La révolution au Royaume-Uni date de septembre 2014. Depuis lors, un nouveau programme d’enseignement obligatoire de l’informatique est entré en vigueur dans toutes les écoles, de la première à la dernière année de la scolarité. Au pays de sir Tim Berners-Lee, un des inventeurs du Web, l’introduction de ce nouveau curriculum est née d’un constat simple : le Royaume-Uni ne génère pas assez de spécialistes à même de répondre aux attentes des emplois du futur.

En 2010, déjà, Ian Livingstone et Alex Hope, deux industriels du jeu vidéo et des effets spéciaux, avaient tiré la sonnette d'alarme dans un rapport intitulé «Next Gen» (pour Next Generation). Avant eux, en 2006, quatre universitaires de Cambridge avaient conçu une première version de Raspberry Pi, un nano-ordinateur d'apprentissage très peu cher, dont l'objectif affiché était de lutter contre les faiblesses de l'enseignement de l'informatique auprès des enfants.

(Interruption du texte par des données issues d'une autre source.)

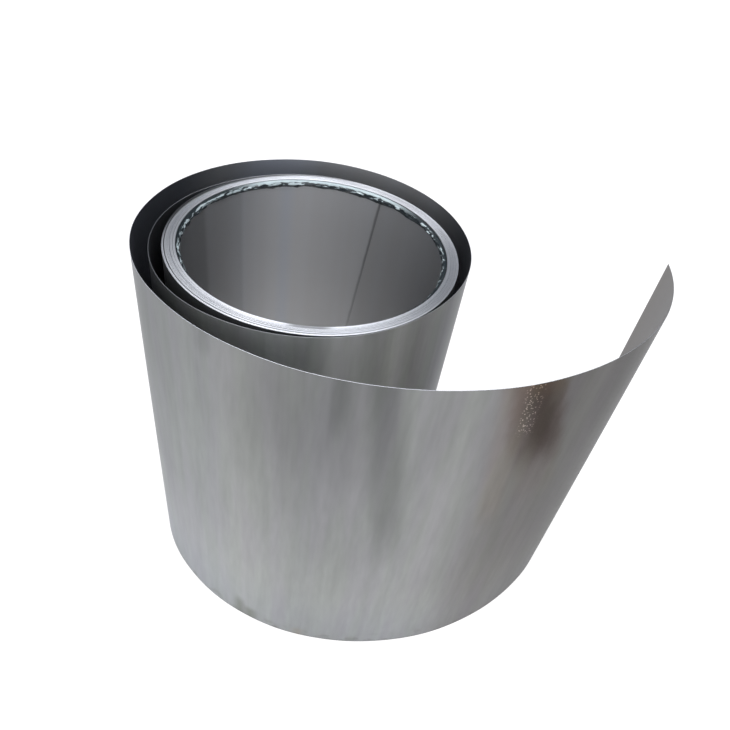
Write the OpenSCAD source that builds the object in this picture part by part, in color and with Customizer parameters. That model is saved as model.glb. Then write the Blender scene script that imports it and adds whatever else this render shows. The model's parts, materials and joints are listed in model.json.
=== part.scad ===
/* [Strip] */
// Width of the strip, which is the height of the coil as it stands on its end
strip_w = 500; // [250:1:700]
// Thickness of the strip
strip_t = 0.4; // [0.3:0.05:0.6]

/* [Tight turns] */
// Diameter of the bore, left by a 300 mm mandrel
bore_d = 305; // [250:1:400]
// Number of turns that lie tight on each other
turns = 30; // [12:1:60]
// Air between two tight turns
turn_gap = 0.06; // [0.02:0.01:0.15]
// How far a tight turn has slipped along the bore at most, so that the turns show on both ends
turn_slip = 0.6; // [0.3:0.1:1.5]

/* [Loose turn] */
// Bearing at which the strip leaves the tight turns
leave_angle = 115; // [110:1:125]
// Bearing of the bulge at the left
left_angle = 206; // [195:1:210]
// Air between the tight turns and the bulge at the left
left_gap = 14; // [8:0.5:18]
// Bearing at which the loose turn comes back to the tight turns
front_angle = 306; // [290:1:315]
// Clearance where the loose turn comes back to the tight turns
front_gap = 0.3; // [0.2:0.1:2]
// Bearing of the bulge at the back
back_angle = 94; // [80:1:105]
// Air between the tight turns and the bulge at the back
back_gap = 45; // [35:0.5:60]

/* [Tail] */
// Bearing at which the outer turn lies closest again and the tail begins
tail_angle = 224; // [215:1:235]
// Air between the tight turns and the start of the tail
tail_gap = 28; // [24:0.5:40]
// Bending radius of the tail's first stretch
tail_first_r = 300; // [250:5:400]
// Angle that the tail's first stretch turns through
tail_first_sweep = 32; // [25:1:40]
// Bending radius of the tail's flattest stretch
tail_flat_r = 375; // [300:5:500]
// Angle that the tail's flattest stretch turns through
tail_flat_sweep = 61; // [45:1:70]
// Bending radius of the tail's end
tail_end_r = 265; // [220:5:350]
// Angle that the tail's end turns through
tail_end_sweep = 34; // [20:1:45]

/* [Protective film] */
// Height of the band of film that stands loose in the mouth of the bore
film_h = 14; // [6:0.5:25]
// Thickness of the film and of the folds pressed into it
film_t = 0.4; // [0.2:0.1:0.5]
// Air between the film and the bore
film_clearance = 0.2; // [0.1:0.05:0.3]
// Distance from the coil's upper end down to the film
film_drop = 1; // [0:0.1:3]

/* [Hidden] */
$fn = 120;
bore_r = bore_d / 2;
pitch = strip_t + turn_gap;
coil_r = bore_r + turns * pitch;
// Depth below the coil's outside at which the middle of the loose turn is rooted
root_depth = strip_t * 3;
// Greatest angle between two neighbouring lines of a bent stretch
bend_step = 3;
// Part of each span between two stations that its first arc takes
first_arc_share = [0.29, 0.32, 0.15, 0.95];

// Stations of the loose turn: bearing, and distance from the axis to the middle of the strip
stations = [
    [leave_angle, coil_r - root_depth],
    [left_angle, coil_r + left_gap + strip_t / 2],
    [front_angle, coil_r + front_gap + strip_t / 2],
    [back_angle + 360, coil_r + back_gap + strip_t / 2],
    [tail_angle + 360, coil_r + tail_gap + strip_t / 2]
];

function unit(a) = [cos(a), sin(a)];
function cross2(u, v) = u.x * v.y - u.y * v.x;

// Two tangent arcs, each [radius, sweep], that join two stations square to the radius at both
function span(from, to, share) =
    let (join = from[0] + share * (to[0] - from[0]))
    let (u = unit(join) - unit(from[0]), v = unit(to[0]) - unit(join))
    let (d = to[1] * unit(to[0]) - from[1] * unit(from[0]))
    [
        [cross2(d, v) / cross2(u, v), join - from[0]],
        [cross2(u, d) / cross2(u, v), to[0] - join]
    ];

loose_arcs = [
    for (i = [0:len(first_arc_share) - 1])
        each span(stations[i], stations[i + 1], first_arc_share[i])
];
tail_arcs = [
    [tail_first_r, tail_first_sweep],
    [tail_flat_r, tail_flat_sweep],
    [tail_end_r, tail_end_sweep]
];
strip_arcs = concat(loose_arcs, tail_arcs);

// Middle line of the strip along the arcs from number i on, as [bearing of the normal, point]
function middle_line(arcs, bearing, start, i = 0) =
    i == len(arcs) ? [[bearing, start]] :
    let (r = arcs[i][0], sweep = arcs[i][1], steps = ceil(sweep / bend_step))
    let (centre = start - r * unit(bearing))
    concat(
        [for (k = [0:steps - 1]) let (a = bearing + sweep * k / steps) [a, centre + r * unit(a)]],
        middle_line(arcs, bearing + sweep, centre + r * unit(bearing + sweep), i + 1)
    );

// One face of the strip, at a distance to the outer side of its middle line
function strip_face(line, out) = [for (p = line) p[1] + out * unit(p[0])];

// How far tight turn i has slipped, 0 for the innermost and the outermost
function slip(i) = turn_slip * sin(180 * i / (turns - 1)) * (1 - cos(137.5 * i)) / 2;

// Distance from the axis to the inner side of tight turn i
function turn_r(i) = bore_r + i * pitch;

module tight_turns() {
    lower_edges = [for (i = [0:turns - 1]) each [[turn_r(i), slip(i)], [turn_r(i + 1), slip(i)]]];
    upper_edges = [for (p = lower_edges) [p.x, p.y + strip_w]];
    section = concat(lower_edges, [for (k = [len(upper_edges) - 1:-1:0]) upper_edges[k]]);
    rotate_extrude()
        polygon(section);
}

module loose_turn_and_tail() {
    line = middle_line(strip_arcs, leave_angle, stations[0][1] * unit(leave_angle));
    inner = strip_face(line, -strip_t / 2);
    outer = strip_face(line, strip_t / 2);
    linear_extrude(height = strip_w)
        polygon(concat(outer, [for (i = [len(inner) - 1:-1:0]) inner[i]]));
}

module steel_strip() {
    color([0.62, 0.62, 0.63])
        union() {
            tight_turns();
            loose_turn_and_tail();
        }
}

module film_edge() {
    color([0.86, 0.91, 0.95])
        translate([0, 0, strip_w - film_drop - film_h])
            rotate_extrude()
                translate([bore_r - film_clearance - film_t, 0])
                    square([film_t, film_h]);
}

steel_strip();
film_edge();
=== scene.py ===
# %% [markdown]
# # A coil of stainless steel strip
#
# The object is one thin strip of stainless steel, half a metre wide and more than thirty metres
# long. About thirty turns lie tight on each other round an open bore, one turn stands off loosely,
# and the free end opens out as a tail. A crumpled edge of clear film stands in the mouth of the bore.
#
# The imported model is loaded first. It is fixed, so everything here is built round it, in metres.

# %% Load the frame
import json
import math

import bpy
from mathutils import Matrix, Vector, noise


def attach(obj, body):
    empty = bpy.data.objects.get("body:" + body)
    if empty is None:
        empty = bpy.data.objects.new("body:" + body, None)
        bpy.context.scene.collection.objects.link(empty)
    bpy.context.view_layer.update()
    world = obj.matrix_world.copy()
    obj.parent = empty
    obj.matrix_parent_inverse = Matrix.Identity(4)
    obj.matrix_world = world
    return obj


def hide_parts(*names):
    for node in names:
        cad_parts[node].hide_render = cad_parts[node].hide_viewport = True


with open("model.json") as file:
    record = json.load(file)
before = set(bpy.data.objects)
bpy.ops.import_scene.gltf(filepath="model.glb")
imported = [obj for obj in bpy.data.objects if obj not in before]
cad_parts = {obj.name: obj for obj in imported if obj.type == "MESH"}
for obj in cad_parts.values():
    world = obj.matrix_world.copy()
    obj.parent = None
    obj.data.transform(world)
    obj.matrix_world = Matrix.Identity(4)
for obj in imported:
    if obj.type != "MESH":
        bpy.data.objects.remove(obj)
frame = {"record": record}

scene = bpy.context.scene
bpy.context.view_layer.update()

# %% [markdown]
# ## Sizes
#
# The bore and the strip's width come from the record, where they are stated as a mount. The rest
# are the driving sizes of the construction. Lengths are written in millimetres and turned to metres
# once, because a strip 0.4 mm thick is easier to read that way.

# %% Driving sizes
MM = 0.001
bore = frame["record"]["mounts"][0]["dims"]
bore_r = bore["r_mm"] * MM
strip_w = bore["length_mm"] * MM
strip_t = 0.4 * MM
turns = 30
pitch = 0.46 * MM
coil_r = bore_r + turns * pitch
print(f"bore radius {bore_r:.4f}, tight turns out to {coil_r:.4f}, strip width {strip_w:.3f}")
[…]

Depuis le 1er septembre, les petits Britanniques doivent «comprendre et appliquer les principes fondamentaux et les concepts de l'informatique». En janvier 2014, le ministre de l'Education nationale de l'époque, Michael Gove, avait ainsi expliqué les changements : «L'enseignement de l'informatique avait tendance à se focaliser purement sur le maniement informatique. […] Notre nouveau curriculum apprend aux enfants la science informatique, les technologies de l'information et le langage numérique : leur apprendre à coder, et comment créer leurs propres logiciels», au-delà de l'utilisation des outils.

Dès l'âge de 5 ans, l'enfant apprend à travailler avec des algorithmes, à créer des logiciels simples et à utiliser des instruments pour «organiser, ranger, manipuler et récupérer des contenus numériques». Au fil des années, la programmation devient plus complexe. A l'entrée du secondaire, l'élève est censé maîtriser au moins deux langages de programmation. Parallèlement, les jeunes sont initiés à l'algèbre de Boole, utilisé dans la conception des circuits électroniques.

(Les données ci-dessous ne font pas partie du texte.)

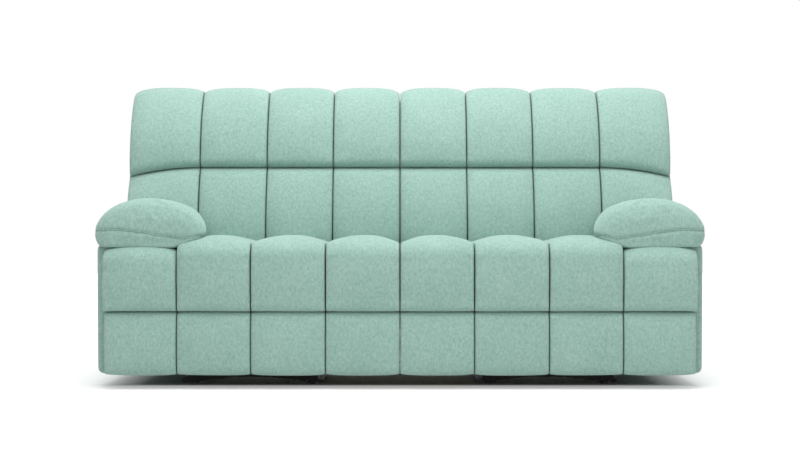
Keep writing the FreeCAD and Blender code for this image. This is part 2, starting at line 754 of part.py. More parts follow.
arm_round = value("arm_round")
arm_skin = join(
    "arm_skin",
    [
        arm_box("arm_front_box", "arm_back_y", "arm_front_y", "arm_top", "0", arm_round),
        arm_box("arm_rear_box", "arm_back_y", "arm_rear_y", "arm_rear_top", "0", arm_round),
    ],
)
inner_round = arm_round - value("shell")
arm_hollow = join(
    "arm_hollow",
    [
        arm_box("arm_front_hollow", "arm_back_y", "arm_front_y", "arm_top", "shell", inner_round),
        arm_box("arm_rear_hollow", "arm_back_y", "arm_rear_y", "arm_rear_top", "shell", inner_round),
    ],
)
cup_hole = block("cup_hole", "arm_outer_x - 2", "cup_y - 55", "cup_z - 35", "shell + 4", "110", "70")
node("arm_cover", cut("arm_cover", arm_skin, [arm_hollow, cup_hole]))

panel_y = "arm_front_y + arm_round + shell"
panel_long = "arm_back_y - arm_front_y - 2 * arm_round - 2 * shell"
panel_tall = "arm_top - arm_round - 2 - arm_low - 10"
panel_low = "arm_low + 10"
inside_x = "arm_outer_x + shell + board_thick"
inside_wide = "seat_outer_x - arm_outer_x - 2 * shell - 2 * board_thick"
inner_panel_x = "seat_outer_x - shell - board_thick"
rear_board_y = "arm_back_y - arm_round - shell - board_thick"
top_x = "arm_outer_x + shell + arm_round"
top_wide = "seat_outer_x - arm_outer_x - 2 * shell - arm_round"
top_deep = "arm_rear_y - arm_front_y - arm_round - shell - 1"
top_z = "arm_top - arm_round - 2"
thick = "board_thick"
outer_panel = block("arm_outer_panel", "arm_outer_x + shell", panel_y, panel_low, thick, panel_long, panel_tall)
inner_panel = block("arm_inner_panel", inner_panel_x, panel_y, panel_low, thick, panel_long, panel_tall)
front_board = block("arm_front_board", inside_x, panel_y, panel_low, inside_wide, thick, panel_tall)
rear_board = block("arm_rear_board", inside_x, rear_board_y, panel_low, inside_wide, thick, panel_tall)
top_board = block("arm_top_board", top_x, panel_y, top_z, top_wide, top_deep, thick)
panel_hole = block("panel_hole", "arm_outer_x", "cup_y - 58", "cup_z - 38", "40", "116", "76")
arm_boards = join("arm_boards", [outer_panel, inner_panel, front_board, rear_board, top_board])
node("arm_frame", cut("arm_frame", arm_boards, [panel_hole]))

cup_flange = block("cup_flange", "arm_outer_x - 2", "cup_y - 62", "cup_z - 42", "2", "124", "84")
cup_body = block("cup_body", "arm_outer_x", "cup_y - 54", "cup_z - 34", "30", "108", "68")
cup_cavity = block("cup_cavity", "arm_outer_x - 3", "cup_y - 50", "cup_z - 30", "31", "100", "60")


def cup_rod(name, radius, half):
    """A round bar along Y on the release lever's pivot line."""
    item = bind(doc.addObject("Part::Cylinder", name), Radius=radius, Height=f"2 * ({half})")
    item.Placement.Rotation = FreeCAD.Rotation(FreeCAD.Vector(1, 0, 0), 90)
    return place(item, "arm_outer_x + 16", f"cup_y + {half}", "cup_z + 20")


cup_bore = cup_rod("cup_bore", "lever_pin_r + run_gap", "56")
node("release_cup", cut("release_cup", join("cup_plain", [cup_flange, cup_body]), [cup_cavity, cup_bore]))

lever_pin = cup_rod("lever_pin", "lever_pin_r", "53.5")
lever_barrel = cup_rod("lever_barrel", "lever_pin_r + 3", "48")
paddle = block("lever_paddle", "arm_outer_x + 10", "cup_y - 48", "cup_z - 24", "5", "96", "44")
lip = block("lever_lip", "arm_outer_x + 4", "cup_y - 48", "cup_z - 24", "7", "96", "5")
node("release_lever", join("release_lever", [lever_pin, lever_barrel, paddle, lip]))

# Arm pillow: a loaf, its sections along Y drawn in at both ends.
pillow_top = value("pillow_top")
pillow_bed = value("arm_top") + value("soft_gap")
pillow_lip = crown + 4
pillow_left = value("arm_outer_x") + 2
pillow_right = value("pillow_inner_x")
heart_x = (pillow_left + pillow_right) / 2
heart_z = 540
peak_x = value("pillow_peak_x")


def pillow_section(y, scale):
    """Flat underside and inner lip, then round over the inner side, the top and the outer side."""
    def spot(x, z):
        return point(heart_x + (x - heart_x) * scale, y, heart_z + (z - heart_z) * scale)

    under = [
        spot(pillow_left + 24, pillow_bed),
        spot(seat_frame_x - 8, pillow_bed),
        spot(seat_frame_x + 20, pillow_lip),
        spot(pillow_right - 16, pillow_lip),
    ]
    shoulder = spot(pillow_right - 12, pillow_lip + 48)
    peak = spot(peak_x, pillow_top)
    outer = spot(pillow_left + 1, pillow_lip + 32)
    rounds = [
        Part.Arc(under[3], spot(pillow_right, pillow_lip + 23), shoulder).toShape(),
        Part.Arc(shoulder, spot(pillow_right - 72, pillow_top - 25), peak).toShape(),
        Part.Arc(peak, spot(pillow_left + 57, pillow_top - 26), outer).toShape(),
        Part.Arc(outer, spot(pillow_left + 3, pillow_bed + 20), under[0]).toShape(),
    ]
    lines = [Part.makeLine(under[index], under[index + 1]) for index in range(3)]
    return Part.Wire(lines + rounds)


seat_frame_x = value("seat_outer_x")
pillow_front = value("pillow_front_y")
pillow_back = value("pillow_back_y")
stations = [(pillow_front, 0.8), (pillow_front + 7, 0.9), (pillow_front + 22, 0.97), (pillow_front + 46, 1)]
stations += [(pillow_back - 34, 1), (pillow_back - 12, 0.96), (pillow_back, 0.88)]
pillow = Part.makeLoft([pillow_section(y, scale) for y, scale in stations], True, True)
node("arm_pillow", form("arm_pillow", pillow))

# Back frame: posts on the brackets, rails between them, and the wing's post.
post_x = LINK_A + " + plate"
inner_post_x = "2 * middle_x - (" + LINK_A + ") - plate - rail"
end_x = "seat_inner_x - shell - rail"
wing_in = "wing_x + shell"
low_end_x = inner_post_x + " + rail + plate"
timber_u = "strap_u + 2"
timber = "30"
frame_w = "(crown_back_z - hinge_z) / cos(lean * 1 deg) - 64"
rail_span = end_x + " - (" + wing_in + ")"
back_timbers = [
    leaning("back_post_outer", post_x, timber_u, "25", "rail", timber, frame_w + " - 25"),
    leaning("back_post_inner", inner_post_x, timber_u, "25", "rail", timber, frame_w + " - 25"),
    leaning("back_post_end", end_x, timber_u, "60", "rail", timber, frame_w + " - 60"),
    leaning("back_post_wing", wing_in, timber_u, "305", "rail", timber, frame_w + " - 305"),
    leaning("back_top_rail", wing_in, timber_u, frame_w + " - rail", rail_span, timber, "rail"),
    leaning("back_wing_rail", wing_in, timber_u, "305", post_x + " - (" + wing_in + ")", timber, "rail"),
    leaning("back_low_rail", post_x, timber_u, "60", inner_post_x + " - (" + post_x + ")", timber, "rail"),
    leaning("back_low_rail_end", low_end_x, timber_u, "60", end_x + " - (" + low_end_x + ")", timber, "rail"),
]
node("back_frame", join("back_frame", back_timbers))

straps = []
strap_places = ["(wing_x + back_x) / 2 - 8", "middle_x - 120", "middle_x - 20", "middle_x + 80"]
strap_places += ["seat_inner_x - 254", "seat_inner_x - 164", "seat_inner_x - 84"]
for index, x in enumerate(strap_places):
    strap_w = "307" if index == 0 else "62"
    strap_long = f"{frame_w} - {strap_w} - 2"
    straps.append(leaning(f"back_strap_{index}", x, "strap_u", strap_w, "40", "2", strap_long))
node("back_straps", group("back_straps", straps))

bracket_strip = leaning("back_bracket_strip", LINK_A, "0 - 13", "0", "plate", "26", "180")
bracket_eye = eye("back_bracket_eye", LINK_A, "hinge_y", "hinge_z", "16")
bracket_hole = hole("back_bracket_hole", LINK_A, "hinge_y", "hinge_z", "pin_r + 1 + run_gap")
bracket_side = cut("back_bracket", join("back_bracket_plain", [bracket_strip, bracket_eye]), [bracket_hole])
node("back_brackets", both_sides("back_brackets", bracket_side))

# Outside back: a shell open at the front, wide at the wing and narrow between the arms.
lean_angle = math.radians(value("lean"))
hinge_y = value("hinge_y")
hinge_z = value("hinge_z")


def on_lean(u, z):
    """Y of the leaning plane u behind the hinge line, at height z."""
    along = (z - hinge_z + u * math.sin(lean_angle)) / math.cos(lean_angle)
    return hinge_y + u * math.cos(lean_angle) + along * math.sin(lean_angle)


rear_low_y = value("back_rear_low_y")
rear_top_y = value("back_rear_top_y")
flap_low = value("back_flap_low")
wing_low = value("wing_low")
back_top = value("crown_back_z")
skin = value("shell")
cover_u = value("strap_u") + 0.5


def rear_y(z):
    """Y of the outside back at height z."""
    return rear_low_y + (rear_top_y - rear_low_y) * (z - flap_low) / (back_top - 50 - flap_low)


def slab(x1, x2, corners):
    """A profile across X, drawn as (y, z) corners, carried from x1 to x2."""
    spots = [point(x1, *corner) for corner in corners]
    face = Part.Face(Part.makePolygon(spots + spots[:1]))
    return face.extrude(FreeCAD.Vector(x2 - x1, 0, 0))


def back_corners(low, inset):
    front_u = cover_u - (1 if inset else 0)
    top = back_top - 22
    return [
        (on_lean(front_u, low + inset), low + inset),
        (on_lean(front_u, top - inset), top - inset),
        (rear_y(top) - 22 - inset, top - inset),
        (rear_y(top) - 6 - inset, top - 8 - inset),
        (rear_y(top - 26) - inset, top - 26 - inset),
        (rear_y(low + inset) - inset, low + inset),
    ]


def mid_corners(low, high, inset):
    front_u = cover_u - (1 if inset else 0)
    return [
        (on_lean(front_u, low), low),
        (on_lean(front_u, high), high),
        (rear_y(high) - inset, high),
        (rear_y(low) - inset, low),
    ]


end = value("seat_inner_x")
wing = value("wing_x")
narrow = value("back_x")
back_low = 300
flap = [
    (rear_y(flap_low) - skin, flap_low),
    (rear_y(back_low + 1) - skin, back_low + 1),
    (rear_y(back_low + 1), back_low + 1),
    (rear_y(flap_low), flap_low),
]
upper = slab(wing, end, back_corners(wing_low, 0))
rounded_edges = [
    edge
    for edge in upper.Edges
    if abs(edge.CenterOfMass.x - wing) < 0.01
    and edge.CenterOfMass.y > on_lean(cover_u, edge.CenterOfMass.z) + 3
    and edge.CenterOfMass.z > wing_low + 1
]
upper = upper.makeFillet(value("shell") * 2.5, rounded_edges)
outside = upper.fuse([slab(narrow, end, mid_corners(back_low, wing_low + 1, 0)), slab(narrow, end, flap)])
inside = slab(wing + skin, end - skin, back_corners(wing_low, skin)).fuse(
    slab(narrow + skin, end - skin, mid_corners(back_low - 5, wing_low + skin + 1, skin))
)
node("back_cover", form("back_cover", outside.cut(inside).removeSplitter()))

# Back cushion: the wing column and three columns that run down behind the seat.
back_seams = [wing + 3, narrow + 1, value("back_seam_b"), value("back_seam_c"), -value("half_gap")]
pad_u = value("strap_u") - value("soft_gap")


def back_profile(index, x, d):
    is_wing = index == 0
    low = wing_low + 1 if is_wing else back_low + 2
    share = max(0, (back_seams[1] - x) / (back_seams[1] - back_seams[0]))
    fold = (value("crease_y") + 0.5 * d, value("crease_z") - value("crease_drop") * share**2)
    knee = (value("knee_y") + d, wing_low + 8 if is_wing else value("knee_up"))
    foot = (knee[0] + 3, low) if is_wing else (knee[0] + 7 - 0.5 * d, low)
    lumbar = (value("lumbar_y") + d, value("lumbar_z"))
    head = (value("head_row_y") + d, value("head_row_z"))
    brow = (value("brow_y") + 0.7 * d, back_top - value("brow_drop") - 0.6 * d)
    rear_high = back_top - value("back_roll") - 0.5 * d
    crest = (value("crown_back_y"), back_top - d)
    moves = [foot, knee, (lumbar, fold), (head, brow), (crest, (on_lean(pad_u, rear_high), rear_high))]
    return outline(x, (on_lean(pad_u, low), low), moves)


node("back_cushion", form("back_cushion", padded_columns(back_profile, back_seams, seam_depth)))

# The tie that joins the two bases.
tie_y = "bar_back_y - plate - 19"
tie_end = "middle_x + web_offset - 30"
tie = block("tie_bar", tie_end, tie_y, "bar_top", f"0 - 2 * ({tie_end})", "20", "plate")
tie_holes = []
tie_bolts = []
for index, centre in enumerate((f"{tie_end} + 14", f"0 - ({tie_end}) - 14")):
    tie_holes.append(post(f"tie_hole_{index}", centre, f"{tie_y} + 9", "bar_top - 2", "4.1", "plate + 4"))
    shank = post(f"tie_shank_{index}", centre, f"{tie_y} + 9", "bar_top", "4", "plate")
    head = bind(doc.addObject("Part::Prism", f"tie_head_{index}"), Circumradius="7.5", Height="5")
    head.Polygon = 6
    place(head, centre, f"{tie_y} + 9", "bar_top + plate")
    tie_bolts.append(join(f"tie_bolt_{index}", [shank, head]))
tie_node = cut("tie_bar_drilled", tie, tie_holes)
tie_node.Label = "tie_bar"
NODES["tie_bar"] = tie_node
bolts = group("tie_bolts", tie_bolts)
bolts.Label = "tie_bolts"
NODES["tie_bolts"] = bolts

doc.recompute()
for item in doc.Objects:
    if "Invalid" in item.State or "Error" in item.State:
        raise RuntimeError(f"{item.Label} did not build: {item.State}")
os.makedirs("parts", exist_ok=True)
for label, item in NODES.items():
    shape = item.Shape
    if shape.isNull() or not shape.isValid() or not shape.Solids:
        raise RuntimeError(f"{label} has no valid solid")
    if min(solid.Volume for solid in shape.Solids) <= 0:
        raise RuntimeError(f"{label} has an inside-out solid")
    shape.exportStep(f"parts/{label}.step")
print(len(NODES), "pieces written")
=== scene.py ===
# %% [markdown]
# # A two-seat reclining sofa in soft green chenille
# The steel linkage, timber and springs come ready made from the CAD model, which is called the frame here.
# This script dresses that frame: it sews the cushions, covers the arms and the outside backs, gives every
# piece its finish, and sets up a pale studio. Each cell makes one piece or finish and prints what it made.

# %% Open the frame
import bmesh
import bpy
import json
import math
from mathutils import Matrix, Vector, noise


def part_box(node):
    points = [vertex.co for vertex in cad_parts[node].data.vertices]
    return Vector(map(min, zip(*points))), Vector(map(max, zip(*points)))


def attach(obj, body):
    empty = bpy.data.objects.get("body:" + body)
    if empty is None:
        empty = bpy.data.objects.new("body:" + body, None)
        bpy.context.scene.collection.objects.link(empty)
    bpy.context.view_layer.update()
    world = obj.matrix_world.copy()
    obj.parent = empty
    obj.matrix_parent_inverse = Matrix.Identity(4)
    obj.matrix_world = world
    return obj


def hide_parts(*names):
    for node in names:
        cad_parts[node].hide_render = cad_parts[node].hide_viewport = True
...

Un rapport parlementaire sur les «qualifications numériques» a été publié le 17 février. S'il se félicite de l'introduction de ce nouveau curriculum, il appelle à des actions urgentes pour former les enseignants : le nombre d'instituteurs ou de professeurs vraiment qualifiés pour enseigner l'informatique reste en effet largement insuffisant.

En Israël

Israël, pays de la high-tech à l’école ? Oui mais pas partout. Certes, en 2014, Vincent Peillon, alors ministre de l’Education, s’était rendu à Bat Yam (banlieue de Tel-Aviv) pour y étudier comment le tableau numérique interactif (TNI) est utilisé par les enseignants, mais dans l’ensemble, la situation de l’informatique scolaire dans l’Etat hébreu n’est pas aussi rose. Selon un rapport de l’OCDE datant de 2011, 60% à peine des écoliers israéliens ont accès à un ordinateur et à une connexion web dans leur établissement. Le même niveau que le Chili, l’Estonie ou la Turquie.

Il existe plusieurs réseaux d'enseignement : le public juif et arabe (mamlachti), le public religieux juif (mamalachti dati) et l'ultra-orthodoxe indépendant mais reconnu par l'Etat (moukar). S'y ajoutent des écoles privées, développant une philosophie alternative, bénéficiant de l'agrément de l'Etat et financées par des parents disposant de moyens importants. C'est dans les réseaux public et public religieux juif, ainsi que dans les écoles privées que l'on trouve le plus d'équipements informatiques, les établissements ultra-orthodoxes étant complètement largués.

Si les programmes d’enseignement destinés aux deux principales filières sont établis par le ministère de l’Education, la construction et le développement des écoles sont du ressort des municipalités. Ce qui explique pourquoi les écoles de Kfar Shmaryahou, la commune israélienne la plus riche, sont particulièrement bien pourvues en matériel informatique, alors que les établissements des villes arabes et bédouines rament pour trouver des ordinateurs de seconde main. Pourtant, en 1993, le gouvernement Rabin avait lancé un ambitieux programme baptisé «Un ordinateur pour dix élèves dans tout le pays» : vingt-deux ans plus tard, on en est encore loin.

En 2014, dans le cadre d’une autre enquête diligentée par l’OCDE, 27% des enseignants se sont plaints du manque d’ordinateurs et 50% de l’accès à Internet trop limité. On trouve malgré tout de nombreuses classes dotées d’un TNI. Quant à l’usage de la tablette pendant les cours, il est devenu banal. Pour autant que les parents en aient les moyens, puisque l’achat de ce matériel et des logiciels est à leur charge. Certains n’hésitent d’ailleurs pas à recruter un ou plusieurs enseignants chargés de dispenser à leurs enfants, en plus de celle assurée par l’école, une formation informatique de pointe.